12. The method of claim 10, wherein said step of determining if the shift lever is in the manual shifting gate or the automatic shifting gate and said step of directing the electric motor comprise:

generating a manual gate positioning signal when the shift lever is positioned in the manual shifting gate; and

directing the electric motor to operate the return mechanism to mechanically act on the shift lever to return the shift lever from the manual shifting gate to the automatic shifting gate along a selection direction upon receipt of said generated manual gate positioning signal by the controller when the shift lever is in the first state.

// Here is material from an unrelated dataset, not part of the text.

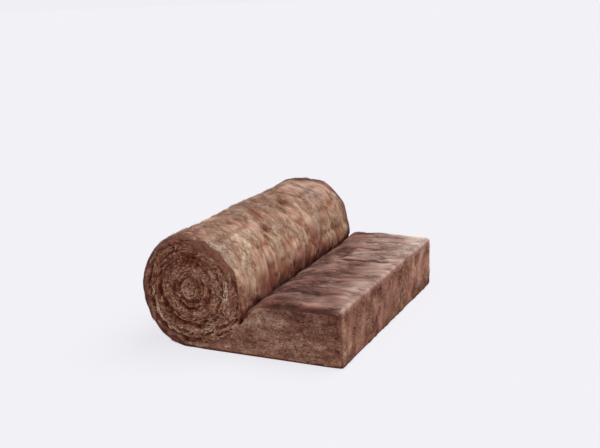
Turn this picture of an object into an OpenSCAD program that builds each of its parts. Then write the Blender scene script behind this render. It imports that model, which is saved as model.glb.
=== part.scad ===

13. The method of claim 10, wherein said step of determining if the shift lever is in the manual shifting gate or the automatic shifting gate and said step of directing the electric motor comprise:

generating a first state signal when the shift lever is moved within the automatic shifting gate to select one of a park condition, a reverse condition, or a neutral condition;

generating a manual gate positioning signal when the shift lever is positioned in the manual shifting gate; and

directing the electric motor to operate the return mechanism to mechanically act on the shift lever to return the shift lever from the manual shifting gate to the automatic shifting gate along a selection direction upon receipt of each of said generated manual gate positioning signal and said generated first state signal by the controller.

14. The method of claim 10, wherein gearshift assembly further includes a selection member coupled to the controller and selectable between an actuated and a non-actuated position, and wherein said method further comprises:

directing the electric motor to operate the return mechanism to mechanically act on the shift lever to move the shift lever from the manual shifting gate to the automatic shifting gate when the shift lever is in the manual shifting gate and when the selection member is in the actuated position.